Hawrami, addressing the Iraq Petroleum Conference in London, also confirmed that the first two tanker loads of oil shipped via Kurdistan’s new pipeline to Turkey over the past month had also found buyers.

The tankers had been stuck in the Mediterranean, unable to offload, because of pressure from Baghdad and Washington on potential buyers.

Given the latest turmoil in Iraq, that pressure may now have eased. However, there was no indication at the London conference that the crisis was pushing Erbil and Baghdad to an early compromise in their long-running dispute on oil exports.

Hawrami declared: “We are not going back to where Baghdad can use its red card anytime it wants to.”

He sat alongside Thamir Ghadhban, chief advisor to Iraqi Prime Minister Nouri al-Maliki, who maintained the government’s line that all oil should be exported through the federal system as he insisted was stipulated by Iraq’s constitution.  

Putting the KRG case, Hawrami said recent events had shown centralization of the Iraqi state did not work. “The new Iraq will have to have a system of power-sharing and revenue sharing,” he said. Baghdad was violating the constitution, which gave the KRG control over its own oil resources.

The central government was seeking to impose energy laws left over from the Saddam Hussein era, Hawrami charged. “From our point of view, Saddam’s laws are null and void,” he added. “Basically, anything said in Baghdad is just talk.”

He said the KRG’s revenue share had steadily dropped from 17 per cent of the national budget to 10 per cent and then 0 per cent this year. Current proposals by mediators seeking to resolve the dispute between the two sides would still leave the KRG with only 7.5 per cent of national revenues.

“People don’t add up the numbers,” he said. “Even well-wishers have failed to do their sums,” he added, without naming them. The US is the most prominent outsider to have attempted to reconcile the two sides.

Hawrami said Kurdistan was also being short-changed in terms of domestic energy consumption, of which it used to receive a 10 per cent share, now down to 3 percent. The region had built two refineries to compensate. “The KRG will catch up with this entitlement, however loud Baghdad may shout,” he said.

The minister said current Kurdish exports were at 125,000 barrels per day (bpd), a figure that would double by July and reach 400,000 bpd by the end of the year. He said the export policy would remain in place “until there’s agreement on 17 per cent or we get our own 17 per cent.”

Baghdad’s Ghadhban retorted that the Kurdish minister was using numbers to blind his audience, who included US and British officials and oil company executives. “By bringing so many figures and numbers, he managed to confuse the audience as well as myself,” he said.

But he agreed with Hawrami that Baghdad and Erbil should continue to work to find a solution.

That was a view shared by Amos J. Hochstein, the US State Department’s deputy assistant secretary for energy, who called for compromise at a time when Iraq was once again at a crossroads. “The Iraqi people need their leaders to come together and seek solutions to long-standing grievances,” the US official said.
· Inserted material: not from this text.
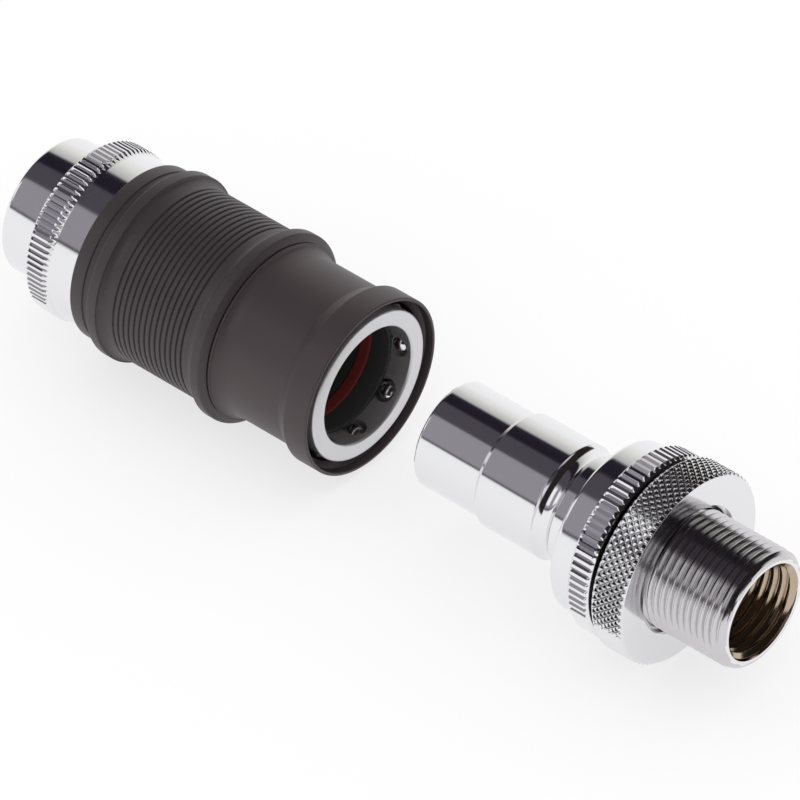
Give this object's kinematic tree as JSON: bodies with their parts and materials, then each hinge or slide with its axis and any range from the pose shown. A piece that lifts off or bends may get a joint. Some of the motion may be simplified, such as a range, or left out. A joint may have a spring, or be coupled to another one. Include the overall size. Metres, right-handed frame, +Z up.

Sir Jeremy Greenstock, a retired British diplomat who chaired Tuesday’s ministerial session of the London conference, said the present crisis in Iraq raised doubts about the capacity of the country to hold together as a state. “The one bright spot in this picture,” he said, “is that the oil-bearing regions in the south and far north are not in the areas affected.”

The KRG’s Hawrami reiterated that the autonomous government continued to reach out to Baghdad in the hope of building a new, united and prosperous country. But he warned: “The terrorists will come back if we don’t put our house in order.”